Shouldn't be $\displaystyle x \notin (A\backslash B)$ equal to $\displaystyle x \notin A\wedge x \in B$?

4. $\displaystyle x \in A \setminus (A \setminus B)$ iff $\displaystyle x \in A \wedge x \not\in (A \setminus B)$ iff $\displaystyle x \in A \wedge {\sim}(x \in A \setminus B)$ iff $\displaystyle x \in A \wedge {\sim}(x \in A \wedge x \not\in B)$ iff $\displaystyle x \in A \wedge (x \not\in A \vee x \in B)$ iff $\displaystyle (x \in A \wedge x \not\in A) \vee (x \in A \wedge x \in B)$ iff $\displaystyle F \vee x \in A \cap B$ iff $\displaystyle x \in A \cap B$.

5. rgep's answer has confused me a little.

I have one question.

Does expression $\displaystyle \neg (x \notin A \wedge x \in B)$ means that beside negation of $\displaystyle \in$ or $\displaystyle \notin$ means that even $\displaystyle \wedge$ turns into $\displaystyle \vee$?

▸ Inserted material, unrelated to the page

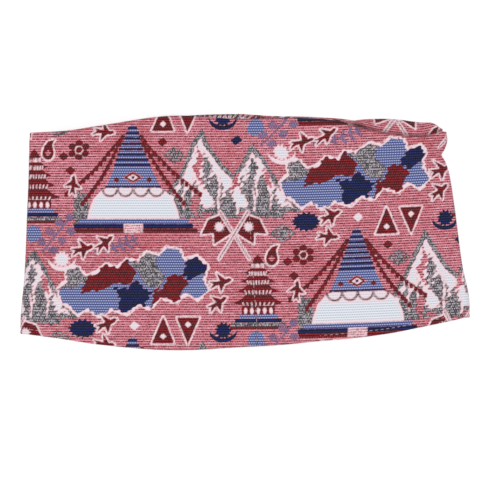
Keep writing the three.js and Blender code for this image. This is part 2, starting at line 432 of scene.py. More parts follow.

If that is true than answer is understable to me, because I can form tautology then.

Then it would be
$\displaystyle \begin{array}{l} x \in A \wedge x \notin (A\backslash B) \Leftrightarrow x \in A \wedge x \in B \\ x \in A \wedge \neg (x \in A \wedge \notin B) \Leftrightarrow x \in A \wedge x \in B \\ x \in A \wedge (x \notin A \vee \in B) \Leftrightarrow x \in A \wedge x \in B \\ \end{array}$

6. Does expression $\displaystyle \neg (x \notin A \wedge x \in B)$ means that beside negation of $\displaystyle \in$ or $\displaystyle \notin$ means that even $\displaystyle \wedge$ turns into $\displaystyle \vee$?
Yes: those are de Morgan's laws: $\displaystyle \neg(A \vee B) \equiv (\neg A) \wedge (\neg B)$ and $\displaystyle \neg(A \wedge B) \equiv (\neg A) \vee (\neg B)$.

7. Thats all I needed. Thanks!